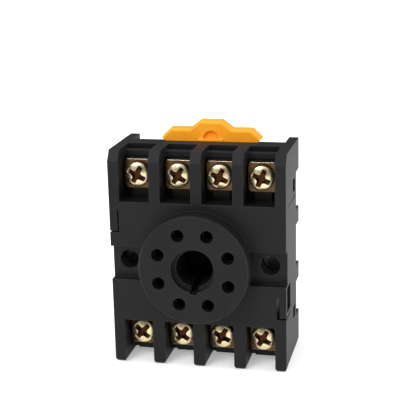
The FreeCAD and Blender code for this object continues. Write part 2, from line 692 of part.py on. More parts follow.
def make_washer(number):
    """Build one square clamp washer with chamfered corners."""
    column, row, _ = TERMINALS[number]
    height = UPPER_TERMINAL if row == "upper" else f"-{LOWER_TERMINAL}"
    body = new_body(f"clamp_washer_{number}", f"{column} * terminal_pitch", SEAT, height)
    sketch = front_sketch(body)
    rectangle(sketch, "-washer_width / 2", "washer_width / 2",
              "-washer_height / 2", "washer_height / 2")
    pad(body, sketch, "washer_thick", backwards=True)
    dress_edges(body, "PartDesign::Chamfer", "washer_corner",
                lambda edge: edge.BoundBox.YLength > edge.BoundBox.XLength + edge.BoundBox.ZLength)
    hole = front_sketch(body)
    circle(hole, "0", "0", "thread_radius + washer_play")
    pocket(body, hole, f"washer_thick + {FAR}")
    return body


def make_screw(number):
    """Build one terminal screw: turned pan head and shank, and a cross recess."""
    column, row, turn = TERMINALS[number]
    height = UPPER_TERMINAL if row == "upper" else f"-{LOWER_TERMINAL}"
    body = new_body(f"terminal_screw_{number}", f"{column} * terminal_pitch", f"{SEAT} - head_gap",
                    height, turn)
    profile = sketch_on(body, "XY_Plane")
    polygon(profile, [
        ("0", "-head_height"),
        ("head_radius", "-head_height"),
        ("head_radius", "0"),
        ("thread_radius", "0"),
        ("thread_radius", "shank_length - tip_chamfer"),
        ("thread_radius - tip_chamfer", "shank_length"),
        ("0", "shank_length"),
    ])
    turned = body.newObject("PartDesign::Revolution", "Revolution")
    turned.Profile = profile
    turned.ReferenceAxis = (origin(body, "Y_Axis"), [""])
    turned.Angle = 360
    doc.recompute()
    dress_edges(body, "PartDesign::Fillet", "head_round", lambda edge: flat_in(edge, "Y", "-head_height"))
    cross = front_sketch(body, "-head_height")
    reach, half = "cross_reach", "cross_width / 2"
    arm = [(half, half), (reach, half), (reach, f"-{half}"), (half, f"-{half}"), (half, f"-{reach}"),
           (f"-{half}", f"-{reach}"), (f"-{half}", f"-{half}"), (f"-{reach}", f"-{half}"),
           (f"-{reach}", half), (f"-{half}", half), (f"-{half}", reach), (half, reach)]
    polygon(cross, arm)
    pocket(body, cross, "cross_depth")
    return body


def export(bodies):
    """Check every object and write one file for each sub-part."""
    for item in doc.Objects:
        if "Invalid" in item.State or "Error" in item.State:
            raise ValueError(f"{item.Label} failed: {item.State}")
    for body in bodies:
        shape = body.Shape
        if shape.isNull() or not shape.isValid() or len(shape.Solids) != 1:
            raise ValueError(f"{body.Label} isn't one valid solid")
    os.makedirs("parts", exist_ok=True)
    for body in bodies:
        body.Shape.exportStep(f"parts/{body.Label}.step")
        print(body.Label, round(body.Shape.Volume, 2))


fill_sheet()
pieces = [make_housing(), make_rear_base(), make_latch()]
for terminal in TERMINALS:
    pieces += [make_contact(terminal), make_washer(terminal), make_screw(terminal)]
doc.recompute()
export(pieces)
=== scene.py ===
"""Looks of an eight-pin relay socket: moulded shells, rail latch, clamp screws and the studio."""
import json
import logging
import math
from dataclasses import dataclass, field
from enum import Enum

import bmesh
import bpy
from mathutils import Matrix, Vector


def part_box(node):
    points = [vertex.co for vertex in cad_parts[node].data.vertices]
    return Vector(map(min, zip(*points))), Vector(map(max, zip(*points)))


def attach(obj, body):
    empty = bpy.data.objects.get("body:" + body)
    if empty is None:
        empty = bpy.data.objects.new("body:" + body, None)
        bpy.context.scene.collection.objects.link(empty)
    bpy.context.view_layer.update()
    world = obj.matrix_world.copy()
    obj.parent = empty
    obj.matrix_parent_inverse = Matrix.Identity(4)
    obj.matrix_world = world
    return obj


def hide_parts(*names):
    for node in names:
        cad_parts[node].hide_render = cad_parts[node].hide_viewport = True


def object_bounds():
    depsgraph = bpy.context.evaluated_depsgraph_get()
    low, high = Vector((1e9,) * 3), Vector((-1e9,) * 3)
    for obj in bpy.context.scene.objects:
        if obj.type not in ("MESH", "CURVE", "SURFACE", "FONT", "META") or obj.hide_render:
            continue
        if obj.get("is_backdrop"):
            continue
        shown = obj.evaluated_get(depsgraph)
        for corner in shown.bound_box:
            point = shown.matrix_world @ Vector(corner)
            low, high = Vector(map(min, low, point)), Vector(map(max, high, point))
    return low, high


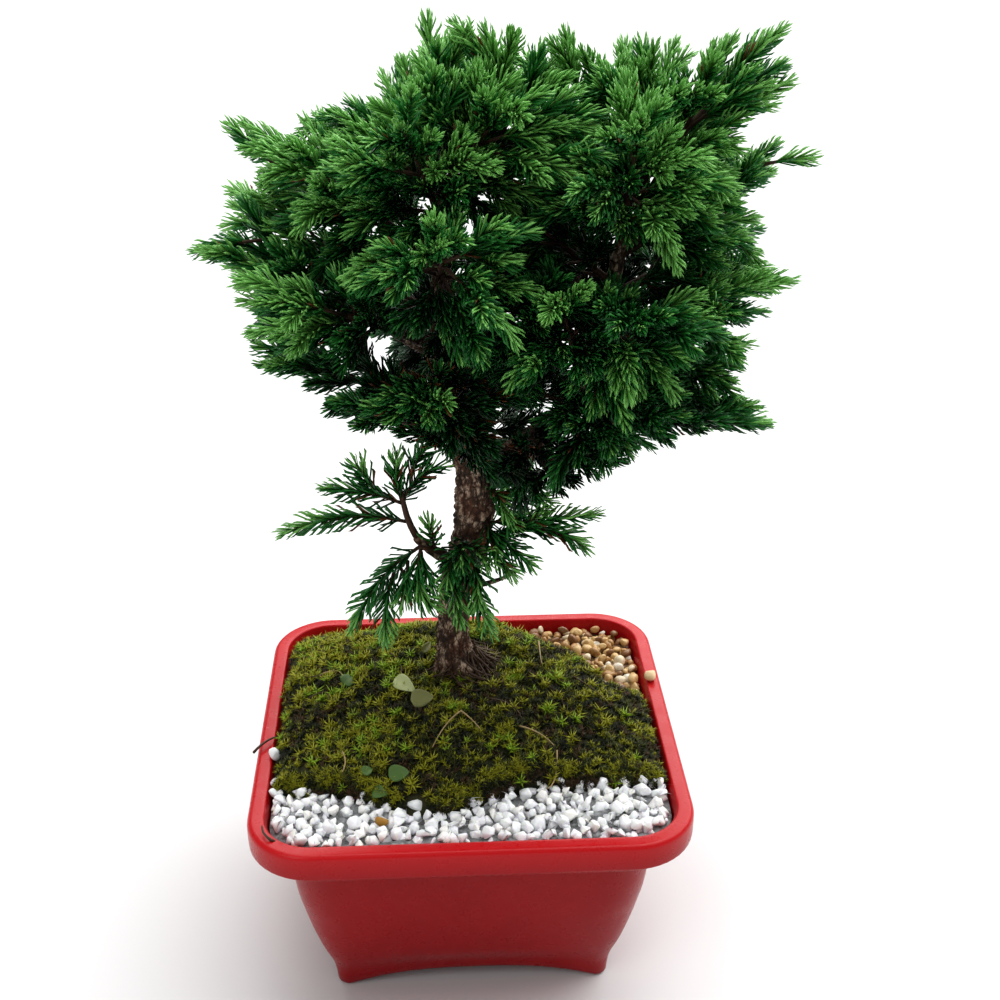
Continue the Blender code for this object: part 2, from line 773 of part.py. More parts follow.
def grow_side_spray(mass, shrink, masses, spaces, limbs, rng):
    points = mass["stem_points"]
    for _ in range(SPRAY_TRIES):
        share = rng.uniform(mass["bare"], 1.0)
        base = path_place(points, share)
        after = path_place(points, min(1.0, share + TURN_STEP))
        direction = (after - path_place(points, share - TURN_STEP)).normalized()
        lean = math.radians(rng.uniform(*SPRAY_LEAN))
        length = SPRAY_LENGTH * shrink * rng.uniform(*LENGTH_SPREAD)
        tip = side_tip(base, direction, lean, rng.uniform(0, 2 * math.pi), length)
        if try_spray(mass, base, tip, SPRAY_CORE, True, masses, spaces, limbs, rng):
            return True
    return False


def grow_shoots(mass, masses, spaces, limbs, rng):
    # A lower mass has a few bare shoots; a long one is two sprays end to end.
    points = mass["stem_points"]
    for index, shoot in enumerate(mass["shoots"]):
        base = path_place(points, 1.0 - SHOOT_STEP * index)
        tip = at(*shoot)
        pieces = [(base, tip)]
        if (tip - base).length > SPRAY_LENGTH:
            first, second = SHOOT_SPLIT
            pieces = [(base, base.lerp(tip, first)), (base.lerp(tip, second), tip)]
        for start, end in pieces:
            try_spray(mass, start, end, SHOOT_CORE, False, masses, spaces, limbs, rng)


def new_mass(name, points, radii, tip, cutters, shoots=(), bare=STEM_BARE):
    return {
        "name": name, "stem_points": points, "stem": capsules(points, radii), "tip": tip, "cutters": cutters,
        "shoots": shoots, "bare": bare, "axes": [], "taken": [], "sprays": []}


def join_mass(mass, material):
    # The stem and its sprays become one closed body.
    name = "foliage_" + mass["name"]
    points = mass["stem_points"]
    radii = [segment[2] for segment in mass["stem"]] + [STEM_TIP]
    bm = bmesh.new()
    rings = []
    for point, direction, radius in zip(points, path_directions(points), radii):
        rings.append(ring_round(point, direction, radius, 3))
    bridge_rings(bm, rings)
    body = make_object(name, bm, material)
    group = bpy.data.collections.new(name + "_sprays")
    bpy.context.scene.collection.children.link(group)
    for index, spray in enumerate(mass["sprays"]):
        piece = make_object(name + "_spray_" + str(index), spray, material)
        bpy.context.scene.collection.objects.unlink(piece)
        group.objects.link(piece)
    modifier = body.modifiers.new("join", "BOOLEAN")
    modifier.operation = "UNION"
    modifier.operand_type = "COLLECTION"
    modifier.collection = group
    modifier.solver = "MANIFOLD"
    apply_modifiers(body)
    for piece in list(group.objects):
        bpy.data.objects.remove(piece)
    bpy.data.collections.remove(group)
    if mass["cutters"]:
        cut(body, mass["cutters"], "MANIFOLD")
    return body


def limb_start(line, height):
    points, radii = line
    for low, high in zip(points[:-1], points[1:]):
        if low.z <= height <= high.z:
            return low.lerp(high, (height - low.z) / (high.z - low.z))
    return points[-1]


def limb_radius(line, height):
    points, radii = line
    near = min(range(len(points)), key=lambda index: abs(points[index].z - height))
    return radii[near]


def crown_curve(start, heading, rise, reach):
    flat = math.cos(math.radians(rise))
    direction = Vector((
        flat * math.cos(math.radians(heading)),
        flat * math.sin(math.radians(heading)),
        math.sin(math.radians(rise))))
    tip = start + direction * reach
    bend = start.lerp(tip, 0.5) + UP * BOUGH_BOW * reach
    return start, bend, tip


def split_curve(curve, low, high, count):
    start, bend, tip = curve
    points = []
    for index in range(count):
        share = low + (high - low) * index / (count - 1)
        points.append(
            start * (1 - share) ** 2 + bend * 2 * share * (1 - share) + tip * share ** 2)
    return points


def grow_crown_row(row, lines, limbs, cutters, bark):
    name, limb, height, heading, rise, reach, bough_share = row
    reach = reach * MM
    curve = crown_curve(limb_start(lines[limb], height * MM), heading, rise, reach)
    girth = limb_radius(lines[limb], height * MM)
    stem_end = max(STEM_END, 1.0 - SPRAY_LENGTH / reach)
    stem_foot = min(STEM_RADIUS, FOOT_SHARE * girth)
    if not bough_share:
        points = split_curve(curve, 0.0, stem_end, STEM_RINGS)
        bare = (girth + LIMB_CLEAR) / (points[-1] - points[0]).length
        radii = taper(stem_foot, STEM_TIP, STEM_RINGS)
        return new_mass(name, points, radii, curve[2], cutters[limb], bare=bare)
    points = split_curve(curve, 0.0, bough_share, LIMB_RINGS)
    radii = taper(min(BOUGH_FOOT, FOOT_SHARE * girth), BOUGH_TIP, LIMB_RINGS)
    cut(make_limb("bough_" + name, points, radii, bark), cutters[limb])
    limbs["bough_" + name] = capsules(points, radii)
    points = split_curve(curve, bough_share + GAP / reach, stem_end, STEM_RINGS)
    return new_mass(name, points, taper(stem_foot, STEM_TIP, STEM_RINGS), curve[2], [])


def grow_low_limb(name, row, foot, tip, limbs, cutter, bark):
    points = curve_points(*[at(*point) for point in row], LIMB_RINGS)
    radii = taper(foot, tip, LIMB_RINGS)
    cut(make_limb(name, points, radii, bark), [cutter])
    limbs[name] = capsules(points, radii)


def grow_lower_row(row, cutters):
    name, limb, start, bend, end, tips = row
    points = curve_points(at(*start), at(*bend), at(*end), STEM_RINGS)
    radii = taper(STEM_RADIUS, STEM_TIP, STEM_RINGS)
    return new_mass(name, points, radii, points[-1], cutters.get(limb, []), tips)


def share_space(masses, limbs):
    # The lines that each mass owns, and the stems that the others must clear.
    spaces = {}
    for mass in masses:
        name = mass["name"]
        end = mass["stem_points"][-1]
        spaces[name] = mass["stem"] + [(end, mass["tip"], STEM_TIP)]
        for shoot in mass["shoots"]:
            spaces[name].append((end, at(*shoot), STEM_TIP))
        limbs["stem_" + name] = mass["stem"]
    return spaces


def grow_sprays(crown, lower, masses, spaces, limbs, rng):
    for mass in crown:
        grow_end_spray(mass, masses, spaces, limbs, rng)
    for mass in lower:
        grow_shoots(mass, masses, spaces, limbs, rng)
    for shrink in SPRAY_ROUNDS:
        for mass in crown:
            grow_side_spray(mass, shrink, masses, spaces, limbs, rng)


def main():
    clear_scene()
    rng = random.Random(SEED)
    red = make_material("pot_red", (0.62, 0.025, 0.03), 0.32)
    earth = make_material("soil_dark", (0.035, 0.022, 0.014), 0.95)
    moss = make_material("moss_green", (0.09, 0.13, 0.015), 0.9)
    white = make_material("stone_white", (0.82, 0.83, 0.84), 0.6)
    brown = make_material("stone_brown", (0.42, 0.26, 0.12), 0.5)
    bark = make_material("bark", (0.13, 0.075, 0.045), 0.9)
    needles = make_material("needles", (0.02, 0.14, 0.025), 0.5)

    make_pot(red)
    make_fill(earth, moss, white, brown, rng)

    lines = {
        "trunk": smooth_line(TRUNK_LINE, TRUNK_RING),
        "right_leader": smooth_line(RIGHT_LINE, TRUNK_RING),
    }
    limbs = {name: capsules(*line) for name, line in lines.items()}
    make_trunk("trunk", bark)
    trunk_cut = make_trunk("trunk_cut", bark, GAP)
    cut(make_leader("right_leader", bark), [trunk_cut])
    leader_cut = make_leader("leader_cut", bark, GAP)
    cutters = {"trunk": [trunk_cut], "right_leader": [leader_cut, trunk_cut]}

    crown = [grow_crown_row(row, lines, limbs, cutters, bark) for row in CROWN]
    grow_low_limb("low_left_bough", LOW_LEFT_BOUGH, BOUGH_FOOT, BOUGH_TIP, limbs, trunk_cut, bark)
    grow_low_limb("dead_twig", DEAD_TWIG, DEAD_FOOT, DEAD_TIP, limbs, trunk_cut, bark)
    lower = [grow_lower_row(row, cutters) for row in LOWER]
    masses = crown + lower
    spaces = share_space(masses, limbs)
    grow_sprays(crown, lower, masses, spaces, limbs, rng)
    for mass in masses:
        join_mass(mass, needles)

    for cutter in (trunk_cut, leader_cut):
        bpy.data.objects.remove(cutter)
    for obj in bpy.data.objects:
        obj.data.transform(Matrix.Translation(ORIGIN_SHIFT))


main()
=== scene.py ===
import math
import random

import bmesh
import bpy
import numpy as np
from mathutils import Matrix, Vector, noise


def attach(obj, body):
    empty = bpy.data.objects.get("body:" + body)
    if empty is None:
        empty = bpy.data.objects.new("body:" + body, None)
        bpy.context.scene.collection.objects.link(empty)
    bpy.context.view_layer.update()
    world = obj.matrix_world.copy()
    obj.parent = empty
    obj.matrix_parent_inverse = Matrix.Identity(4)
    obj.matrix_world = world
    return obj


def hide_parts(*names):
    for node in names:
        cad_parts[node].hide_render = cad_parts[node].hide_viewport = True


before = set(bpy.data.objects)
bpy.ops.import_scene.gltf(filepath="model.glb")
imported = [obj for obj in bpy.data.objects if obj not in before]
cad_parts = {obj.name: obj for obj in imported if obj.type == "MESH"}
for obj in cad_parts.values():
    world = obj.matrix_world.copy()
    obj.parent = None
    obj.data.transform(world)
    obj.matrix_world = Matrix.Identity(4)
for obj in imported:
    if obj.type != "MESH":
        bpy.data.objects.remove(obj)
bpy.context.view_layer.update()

mm = 0.001
up = Vector((0.0, 0.0, 1.0))
potShift = Vector((-14.5, -9.5, 0.0)) * mm   # everything is shaped round the pot's middle, then moved by this
goldenTurn = math.radians(137.5)
pieceLimit = 190000   # triangles in one joined piece


# Shared helpers, shapes

def spot(x, y, z):
    return Vector((x, y, z)) * mm


def addObject(name, data):
    piece = bpy.data.objects.new(name, data)
    bpy.context.scene.collection.objects.link(piece)
    return piece


def finishPiece(name, mesh, material, slotName, standsFor=()):
    mesh.transform(Matrix.Translation(potShift))
    piece = addObject(name, mesh)
    mesh.materials.clear()
    mesh.materials.append(material)
    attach(piece, "root")
    if standsFor:
        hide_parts(*standsFor)


def bakeShape(name, bm, sharpAngle=None):
    mesh = bpy.data.meshes.new(name)
    bmesh.ops.recalc_face_normals(bm, faces=bm.faces)
    bm.to_mesh(mesh)
    bm.free()
    mesh.shade_smooth()
    if sharpAngle:
        mesh.set_sharp_from_angle(angle=math.radians(sharpAngle))
    return mesh


def startRing(bm, seats):
    # One flat face whose corners remember their seat: where they sit round every later ring.
    seatLayer = bm.verts.layers.float_vector.new("seat")
    made = bmesh.ops.create_circle(bm, cap_ends=True, segments=len(seats), radius=1.0)
    for corner, seat in zip(made["verts"], seats):
        corner[seatLayer] = seat
    return bm.faces[:][0] if bm.faces else None, seatLayer


def drawOut(bm, face, seatLayer, places):
    # Extrudes the face from ring to ring; each place gives a corner's new point from its seat.
    for corner in face.verts:
        corner.co = places[0](corner[seatLayer])
    for number, place in enumerate(places[1:]):
        grown = bmesh.ops.extrude_face_region(bm, geom=[face])
        if number:
            bmesh.ops.delete(bm, geom=[face], context="FACES_ONLY")
        face = [part for part in grown["geom"] if isinstance(part, bmesh.types.BMFace)][0]
        for corner in face.verts:
            corner.co = place(corner[seatLayer])
    return face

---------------

TASK INSTRUCTIONS:
Take exactly the lines from the one containing "fill_sheet()" through the one containing "Vector(map(max, high, point))" in the data above, and output them with nothing added.

RESULT FOR THIS EXERCISE:
fill_sheet()
pieces = [make_housing(), make_rear_base(), make_latch()]
for terminal in TERMINALS:
    pieces += [make_contact(terminal), make_washer(terminal), make_screw(terminal)]
doc.recompute()
export(pieces)
=== scene.py ===
"""Looks of an eight-pin relay socket: moulded shells, rail latch, clamp screws and the studio."""
import json
import logging
import math
from dataclasses import dataclass, field
from enum import Enum

import bmesh
import bpy
from mathutils import Matrix, Vector


def part_box(node):
    points = [vertex.co for vertex in cad_parts[node].data.vertices]
    return Vector(map(min, zip(*points))), Vector(map(max, zip(*points)))


def attach(obj, body):
    empty = bpy.data.objects.get("body:" + body)
    if empty is None:
        empty = bpy.data.objects.new("body:" + body, None)
        bpy.context.scene.collection.objects.link(empty)
    bpy.context.view_layer.update()
    world = obj.matrix_world.copy()
    obj.parent = empty
    obj.matrix_parent_inverse = Matrix.Identity(4)
    obj.matrix_world = world
    return obj


def hide_parts(*names):
    for node in names:
        cad_parts[node].hide_render = cad_parts[node].hide_viewport = True


def object_bounds():
    depsgraph = bpy.context.evaluated_depsgraph_get()
    low, high = Vector((1e9,) * 3), Vector((-1e9,) * 3)
    for obj in bpy.context.scene.objects:
        if obj.type not in ("MESH", "CURVE", "SURFACE", "FONT", "META") or obj.hide_render:
            continue
        if obj.get("is_backdrop"):
            continue
        shown = obj.evaluated_get(depsgraph)
        for corner in shown.bound_box:
            point = shown.matrix_world @ Vector(corner)
            low, high = Vector(map(min, low, point)), Vector(map(max, high, point))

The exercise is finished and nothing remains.